Sampled-sound data is made up of a series of sample frames, which are stored contiguously in order of increasing time. For noncompressed sound data, each sample frame contains one or more sample points. For compressed sound data, each sample frame contains one or more packets.

For multichannel sounds, a sample frame is an interleaved set of sample points or packets. (For monophonic sounds, a sample frame is just a single sample point or a single packet.) The sample points within a sample frame are interleaved by channel number. For example, the sound data for a stereo, noncompressed sound is illustrated in Figure 2-3.

Figure 2-3 Interleaving stereo sample points

Each sample point of noncompressed sound data in a sample frame is, for sound files, a linear, two's complement value, and, for sound resources, a binary offset value. Sample points are from 1 to 32 bits wide. The size is usually 8 bits, but a different size can be specified in the sampleSize field of the extended sound header (for sound resources) or in the sampleSize field of the Common Chunk (for sound files). Each sample point is stored in an integral number of contiguous bytes. Sample points that are from 1 to 8 bits wide are stored in 1 byte, sample points that are from 9 to 16 bits wide are stored in 2 bytes, and so forth. When the width of a sample point is less than a multiple of 8 bits, the sample point data is left aligned (using a shift-left instruction), and the low-order bits at the right end are set to 0.
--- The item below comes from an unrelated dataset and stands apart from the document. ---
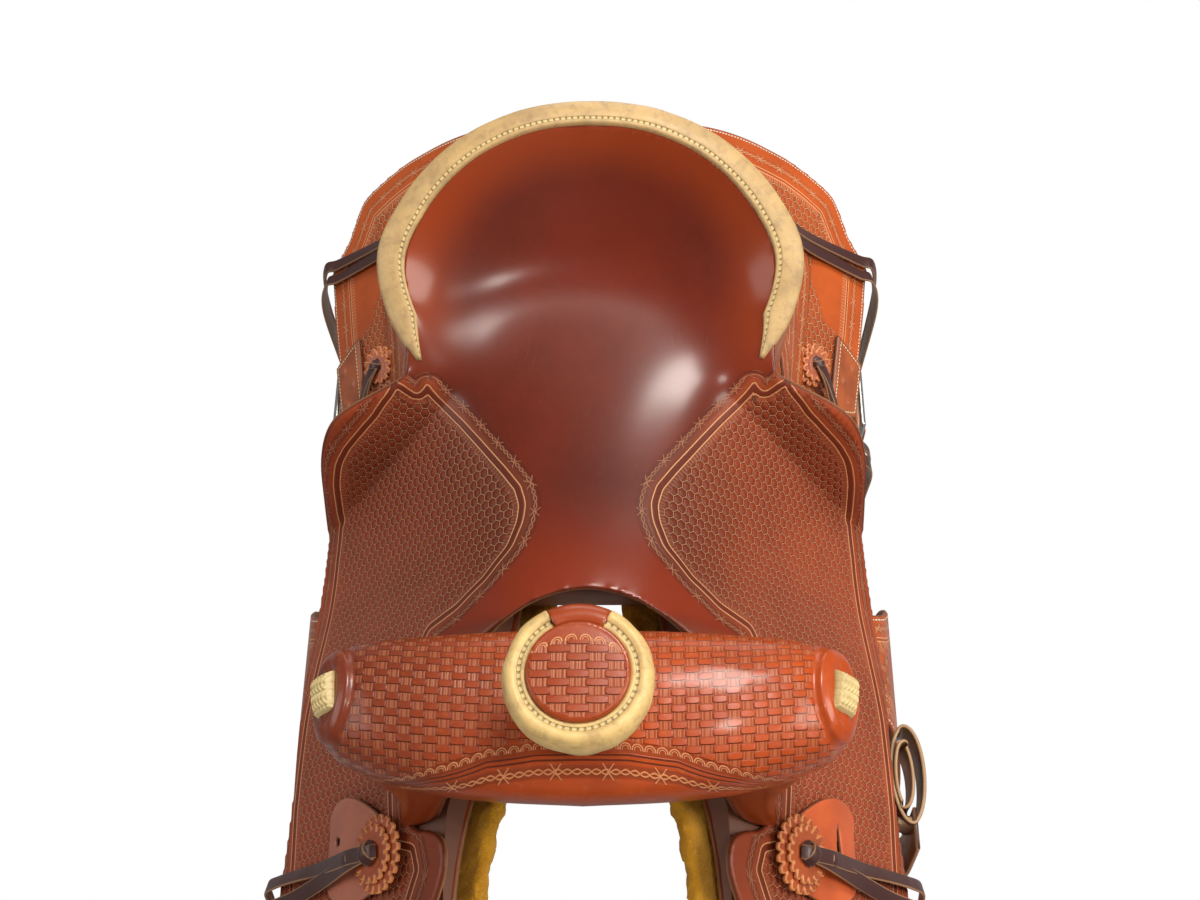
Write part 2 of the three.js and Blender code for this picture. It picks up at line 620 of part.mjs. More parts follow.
// A dee of round rod: straight bar along y at the top, bow hanging below.
function dee({ width, drop, rod }) {
  // [fraction of the width, fraction of the drop]
  const path = [
    [-0.5, 0], [-0.5, 0.5], [-0.46, 0.86], [-0.36, 1], [0, 1],
    [0.36, 1], [0.46, 0.86], [0.5, 0.5], [0.5, 0],
  ].map(([across, down]) => vec(0, width * across, -drop * down));
  const bow = new THREE.ExtrudeGeometry(polygon(ovalPoints(0, 0, rod, rod, 6)), {
    steps: 12,
    bevelEnabled: false,
    extrudePath: new THREE.CatmullRomCurve3(path, false, 'centripetal'),
  });
  return join(outward(bow), rodY(rod, width + 2 * rod, 8));
}
const frontDeeAt = onSkirt(FRONT_DEE.y, FRONT_DEE.s, -1);
const flankDeeAt = onSkirt(FLANK_DEE.y, FLANK_DEE.s, -1);
pair('front_dee', dee(FRONT_DEE).translate(...frontDeeAt), MAT.steel);
pair('flank_dee', dee(FLANK_DEE).translate(...flankDeeAt), MAT.steel);

// A strap that passes over the bow of a dee, both ends hanging.
function deeStrap({ dee: { y, drop }, at, gap, thick, innerEnd, outerEnd }) {
  const x = at.x, z = at.z - drop + 0.6, halfWidth = 19, section = new THREE.Shape();
  section.moveTo(x - gap - thick, innerEnd);
  section.lineTo(x - gap - thick, z);
  section.absarc(x, z, gap + thick, Math.PI, 0, true);
  section.lineTo(x + gap + thick, outerEnd);
  section.lineTo(x + gap, outerEnd);
  section.lineTo(x + gap, z);
  section.absarc(x, z, gap, 0, Math.PI, false);
  section.lineTo(x - gap, innerEnd);
  return sweepY(section, y - halfWidth, y + halfWidth);
}
const FRONT_STRAP = { dee: FRONT_DEE, at: frontDeeAt, gap: 4.2, thick: 3.6 };

// An oval ring of strap, standing along z.
function coilRing({ x, y, halfX, halfY, thick, z0, z1 }) {
  const ring = polygon(ovalPoints(x, y, halfX, halfY, 18));
  const inside = ovalPoints(x, y, halfX - thick, -(halfY - thick), 18);
  ring.holes.push(new THREE.Path(toPoints(inside)));
  return outward(extrude(ring, z1 - z0).translate(0, 0, z0));
}
// Near side: the latigo passes round the dee and the rest is stowed in a coil.
function makeLatigo() {
  const { x, z: barZ } = frontDeeAt, y = FRONT_DEE.y;
  const wrap = deeStrap({ ...FRONT_STRAP, innerEnd: -372, outerEnd: -372 });
  const rise = strap([
    [vec(x + 6, y, barZ - FRONT_DEE.drop - 6), OUT_X],
    [vec(x + 7.5, y, -312), OUT_X],
    [vec(x + 9, y, -262), OUT_X],
    [vec(x + 7, y + 1, -182), OUT_X],
  ], 36, 4, 1);
  const coil = join(
    coilRing({ x: 258, y: -159, halfX: 15, halfY: 42, thick: 4, z0: -219, z1: -181 }),
    coilRing({ x: 254.5, y: -160, halfX: 8.6, halfY: 28, thick: 3.6, z0: -216, z1: -178 }),
    box(243.4, 247.4, -167, -151, -216, -184),
  );
  const tie = box(246, x + 8, -203, -190, -214, -186);
  return join(wrap, rise, coil, tie);
}
node('latigo_left', makeLatigo(), MAT.latigo);
const offBillet = deeStrap({ ...FRONT_STRAP, innerEnd: -440, outerEnd: -420 });
node('off_billet_right', mirror(offBillet), MAT.latigo);
pair('flank_billet', deeStrap({
  dee: FLANK_DEE, at: flankDeeAt, gap: 4, thick: 4, innerEnd: -470, outerEnd: -430,
}), MAT.natural);

// ---- stirrup leathers and fenders ----
const LEATHER_HALF = 30;       // half width of the stirrup leather
const LEATHER_THICK = 7;
// Path of the hanging strap as [z, x], from the bar down to the bolt.
const HANG = [
  ...[118, 140, 165, 190, 215].map((s) => {
    const point = side(FENDER_Y, s, 38 - (s - 118) * 0.08);
    return [point.z, point.x];
  }),
  [-238, STIRRUP_X - 13], [-268, STIRRUP_X - 4], [-300, STIRRUP_X], [-330, STIRRUP_X],
  [BOLT_Z, STIRRUP_X],
].sort((a, b) => b[0] - a[0]);
const hangX = straight([...HANG].reverse());
// A point off the middle of the hanging strap.
function onHang(y, z, offset) {
  const normal = vec(1, 0, -(hangX(z + 3) - hangX(z - 3)) / 6).normalize();
  return vec(hangX(z), y, z).addScaledVector(normal, offset);
}

function makeStirrupLeather() {
  const stations = [...HANG.slice(0, -1).map(([z]) => z), BOLT_Z + 22];
  const y0 = FENDER_Y - LEATHER_HALF, y1 = FENDER_Y + LEATHER_HALF;
  const hanging = stationSheet([y0, y1], stations, (y, z, w) =>
    onHang(y, z, (w - 0.5) * LEATHER_THICK));
  const eye = new THREE.Shape();
  eye.absarc(STIRRUP_X, BOLT_Z, 10.5, Math.PI, 2 * Math.PI, false);
  eye.lineTo(STIRRUP_X + LEATHER_THICK / 2, BOLT_Z + 24);
  eye.lineTo(STIRRUP_X - LEATHER_THICK / 2, BOLT_Z + 24);
  const boltHole = new THREE.Path();
  boltHole.absarc(STIRRUP_X, BOLT_Z, BOLT_RADIUS + 1.4, 0, 2 * Math.PI, true);
  eye.holes.push(boltHole);
  return join(hanging, sweepY(eye, y0, y1));
}
pair('stirrup_leather', makeStirrupLeather(), MAT.russet);

// [z, half width]
const fenderHalf = smooth([
  [-440, 44], [-432, 70], [-410, 92], [-370, 99], [-320, 92],
  [-270, 70], [-225, 46], [-180, 38], [-120, 37],
]);
const FENDER_Z = [
  -122, -142, -165, -190, -215, -238, -268, -300, -330, -370, -410, -430, -440,
];
pair('fender', stationSheet([-1, -0.5, 0, 0.5, 1], FENDER_Z, (across, z, w) =>
  onHang(FENDER_Y + across * fenderHalf(z), z, 5 + w * 4)), MAT.russet);

// A band round the stirrup leather, above the bolt.
function makeHobbleStrap() {
  const halfX = LEATHER_THICK / 2 + 0.6, halfY = LEATHER_HALF + 0.6;
  const z0 = BOLT_Z + 30, z1 = BOLT_Z + 48;
  const block = (thick, extra) => box(
    STIRRUP_X - halfX - thick, STIRRUP_X + halfX + thick,
    FENDER_Y - halfY - thick, FENDER_Y + halfY + thick,
    z0 - extra, z1 + extra,
  );
  return cut(block(2.6, 0), block(0, 5));
}
pair('hobble_strap', makeHobbleStrap(), MAT.latigo);

// ---- stirrups, built about the bolt ----
const atBolt = (geometry) => outward(geometry.clone().translate(STIRRUP_X, FENDER_Y, BOLT_Z));
// Seen along x, as [y, z]: down and up the outside, then back round the inside.
const FRAME_OUTLINE = [
  [-34, 13], [-43, 13],
  [-46, -30, -78, -60, -78, -118], [-78, -136, -70, -148, -54, -148], [54, -148],
  [70, -148, 78, -136, 78, -118], [78, -60, 46, -30, 43, 13], [34, 13],
  [33, -8], [38, -40, 68, -62, 68, -116], [68, -130, 64, -138, 52, -138],
  [-52, -138], [-64, -138, -68, -130, -68, -116], [-68, -62, -38, -40, -33, -8],
];
// Seen along y, as [x, z]: wide at the tread and narrow at the neck.
const FRAME_TAPER = [
  [-38, -160], [38, -160], [38, -110], [17, 0], [17, 20], [-17, 20], [-17, 0], [-38, -110],
];
function makeStirrup() {
  // Turns (x, y, z) to (z, x, y).
  const turn = new THREE.Matrix4().set(0, 0, 1, 0, 1, 0, 0, 0, 0, 1, 0, 0, 0, 0, 0, 1);
  const outline = extrude(trace(...FRAME_OUTLINE), 76, 6).translate(0, 0, -38);
  const frame = overlap(
    outward(outline.applyMatrix4(turn)), sweepY(polygon(FRAME_TAPER), -100, 100),
  );
  return atBolt(cut(frame, rodY(BOLT_RADIUS + 0.4, 120, 12)));
}
pair('stirrup', makeStirrup(), MAT.natural);
pair('stirrup_tread', atBolt(box(-35, 35, -50, 50, -137.6, -134)), MAT.latigo);
pair('stirrup_bolt', atBolt(join(
  rodY(BOLT_RADIUS, 104, 12),
  rodY(9, 4, 6).translate(0, 52, 0),
  rodY(9, 4, 6).translate(0, -52, 0),
)), MAT.steel);

// ---- rosettes, keepers and strings ----
function rosette({ radius, points, notch, thick }) {
  const count = points * 2;
  return extrude(polygon(Array.from({ length: count }, (_, i) => {
    const angle = (i / count) * 2 * Math.PI, r = i % 2 ? radius - notch : radius;
    return [r * Math.cos(angle), r * Math.sin(angle)];
  })), thick);
}
// A knot with tails, each a list of strap rows.
function string(knot, normal, ...tails) {
  return join(
    place(rodZ(8, 7, 10), knot, normal),
    ...tails.map((rows) => strap(rows, 10, 2.6)),
  );
}

// Front rosettes lie on the jockeys, over the keepers.
const FRONT_X = 148, FRONT_Y = -257;
const frontNormal = seatNormal(FRONT_X, FRONT_Y);
const onFront = (offset) => onSeat(FRONT_X, FRONT_Y, offset);

function keeper(...holes) {
  const shape = trace(
    [-14, -14], [10, -34, 40, -44, 62, -34], [82, -26, 92, -8, 88, 12],
    [84, 34, 56, 46, 30, 38], [10, 32, -4, 24, -14, 14],
  );
  shape.holes.push(...holes);
  return place(extrude(shape, 3, 5), onFront(2.2), frontNormal, vec(1, 0.3, -1.1));
}
const keeperSlit = new THREE.Path(toPoints([[50, -18], [54, -18], [54, 20], [50, 20]]));
const keeperHoles = [-7, 8].map((y) => new THREE.Path().absarc(62, y, 3, 0, 2 * Math.PI, true));
node('latigo_keeper_left', keeper(keeperSlit), MAT.tan);
node('rope_keeper_right', mirror(keeper(...keeperHoles)), MAT.tan);

const FRONT_ROSETTE = { radius: 28.5, points: 18, notch: 2.2, thick: 3.6 };
const FRONT_ROSETTE_TOP = { radius: 21.5, points: 14, notch: 2, thick: 3.6 };
pair('front_rosette', place(rosette(FRONT_ROSETTE), onFront(6), frontNormal), MAT.russet);
pair('front_rosette_top', place(rosette(FRONT_ROSETTE_TOP), onFront(10), frontNormal), MAT.russet);

// Rear rosettes stand on the skirts behind the jockeys.
const REAR_X = 193, REAR_Y = 213;
const rearS = sAtX(REAR_X, REAR_Y, () => SKIRT_TOP);
const rearAt = onSkirt(REAR_Y, rearS, 1), rearNormal = skirtNormal(REAR_Y, rearS);
const onRear = (offset) => rearAt.clone().addScaledVector(rearNormal, offset);
const REAR_ROSETTE = { radius: 17, points: 14, notch: 2, thick: 6 };
pair('rear_rosette', place(rosette(REAR_ROSETTE), rearAt, rearNormal), MAT.russet);

// Each tail drifts along y by its shift and hangs to endZ.
const frontTail = (shift, endZ) => [
  [onFront(17), frontNormal],
  [onSeat(FRONT_X + 22, FRONT_Y + shift * 0.3, 15), frontNormal],
  [onSeat(FRONT_X + 52, FRONT_Y + shift * 0.6, 9), frontNormal],
  [onSeat(222, FRONT_Y + shift * 0.9, 8), frontNormal],
  [onSeat(243, FRONT_Y + shift, 7), vec(0.85, 0, 0.5)],
  [vec(262, FRONT_Y + shift, -190), vec(1, 0, 0.15)],
  [vec(268, FRONT_Y + shift, -240), OUT_X],
  [vec(272, FRONT_Y + shift, endZ), OUT_X],
];
pair('front_string', string(
  onFront(18), frontNormal, frontTail(4, -420), frontTail(-16, -400),
), MAT.latigo);

function rearTail(shift, endZ) {
  const edgeX = onSkirt(REAR_Y, 273, 0).x, y = REAR_Y + shift;
  return [
    [onRear(9), rearNormal],
    [onSkirt(REAR_Y + shift * 0.5, rearS + 24, 9), vec(0.75, 0, 0.6)],
    [onSkirt(REAR_Y + shift * 0.85, rearS + 48, 8), vec(0.8, 0, 0.55)],
    [onSkirt(y, 262, 8), vec(0.9, 0, 0.4)],
    [vec(edgeX + 12, y, -240), OUT_X],
    [vec(edgeX + 10, y, endZ), OUT_X],
  ];
}
pair('rear_string', string(
  onRear(9.6), rearNormal, rearTail(-44, -430), rearTail(-58, -410),
), MAT.latigo);

// Cantle rosettes lie over the rear jockeys.
const cantleAt = overBar(316, 108, 10), cantleNormal = skirtNormal(316, 108);
const onCantle = (offset) => cantleAt.clone().addScaledVector(cantleNormal, offset);
const CANTLE_ROSETTE = { radius: 14, points: 12, notch: 1.6, thick: 5 };
pair('cantle_rosette', place(rosette(CANTLE_ROSETTE), cantleAt, cantleNormal), MAT.russet);

function cantleTail(shift, endZ) {
  const edgeX = onSkirt(340, 268, 0).x;
  return [
    [onCantle(8), cantleNormal],
    [overBar(320 + shift * 0.5, 133, 19), vec(0.6, 0, 0.75)],
    [overBar(326 + shift * 0.7, 168, 8), vec(0.6, 0, 0.75)],
    [onSkirt(333 + shift * 0.8, 206, 4), vec(0.7, 0, 0.7)],
    [onSkirt(338 + shift, 252, 4), vec(0.75, 0, 0.6)],
    [onSkirt(339 + shift, 268, 7), vec(0.9, 0, 0.4)],
    [vec(edgeX + 12, 338 + shift, -222), OUT_X],
    [vec(edgeX + 9, 330 + shift, endZ), OUT_X],
  ];
}
pair('cantle_string', string(
  onCantle(9), cantleNormal, cantleTail(6, -430), cantleTail(-8, -400),
), MAT.latigo);

export default root;
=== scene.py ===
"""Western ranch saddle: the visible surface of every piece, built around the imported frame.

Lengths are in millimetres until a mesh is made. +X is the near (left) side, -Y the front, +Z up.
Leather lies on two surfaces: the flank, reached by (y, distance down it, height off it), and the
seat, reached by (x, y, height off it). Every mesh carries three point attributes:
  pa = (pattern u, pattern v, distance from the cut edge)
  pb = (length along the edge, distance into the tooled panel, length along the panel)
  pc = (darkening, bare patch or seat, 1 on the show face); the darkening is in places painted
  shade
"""
import json
import math
from math import pi

import bpy
import numpy as np
from mathutils import Matrix, Vector


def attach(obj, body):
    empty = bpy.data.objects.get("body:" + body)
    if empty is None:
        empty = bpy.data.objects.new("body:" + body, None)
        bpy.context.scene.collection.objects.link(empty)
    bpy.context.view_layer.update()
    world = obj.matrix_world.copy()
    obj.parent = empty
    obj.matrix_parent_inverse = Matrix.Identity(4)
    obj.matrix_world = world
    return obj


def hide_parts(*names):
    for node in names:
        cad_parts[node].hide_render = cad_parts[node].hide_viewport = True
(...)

For example, for 8-bit noncompressed sound data stored in a sound resource, each sample point is similar to a value in a wave-table description. These values are interpreted as offset values, where $80 represents an amplitude of 0. The value $00 is the most negative amplitude, and $FF is the largest positive amplitude.

Each packet of 3:1 compressed sound data is 2 bytes; a packet of 6:1 compressed sound is 1 byte. These byte sizes are defined in bits by the constants threeToOnePacketSize and sixToOnePacketSize, respectively.